I am not sure what you mean by the former, no one is proposing to maintain a status quo as there is no status quo as the world and intergovernmental relations constantly evolve. Regarding existential threats, they come in all varieties, not just things like ICBMs. As examples, the aforementioned loss of access to strategic resources (like the equally aforementioned rare earths) or free access to all sea lanes are very much existential given our dependence on fancy electronics and imported materials and goods. As such, defense needs to encompass a plethora of responses from a tank barrel in the face, to training allies to improve their capabilities and interoperability with our, and other allied, forces.

Furthermore, how do you solve the free-rider problem our ‘allies’ pose to us if you support a more expansive national interest definition ?

“Free riders” is a bit of a misnomer. After WWII, among the great powers, the only one that wasn’t in a shambles was the US. Given the overt expansionism of the Soviet Union, the choice was to abandon Europe, or provide for its defense while they rebuilt. The fact that in the past no one in any American administration stood up to put some pressure on our NATO allies to step up to the plate more may be unfortunate, but not anything that can be changed, short of abandoning them (a poor choice), at this point. Regarding Japan, their self-defense capability is a result of conditions imposed upon them. With other allies or partners, there is (or was) frequently a quid pro quo beyond mutual defense. As an example, we may maintain basing rights in a country – the ultimate goal of dealing with purely military existential threats being either to prevent them, or defeat them at a distance before they are irreversibly existential.

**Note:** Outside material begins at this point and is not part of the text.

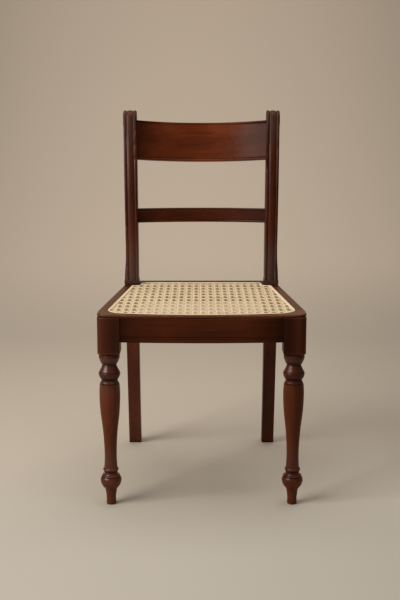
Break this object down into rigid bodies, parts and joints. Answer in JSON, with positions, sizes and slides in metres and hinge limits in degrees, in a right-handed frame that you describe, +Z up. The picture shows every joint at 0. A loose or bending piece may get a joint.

The fundamental mistake “progressives” make, is that they cannot perceive that the military has a value other than killing people and breaking things, and that there are security threats other than a gun in the face. The fact remains, however, that as long as we are dependent upon stuff from other places, the economy of the US has been, and is, dependent on peace (relatively speaking) through superior firepower; strength begets strength.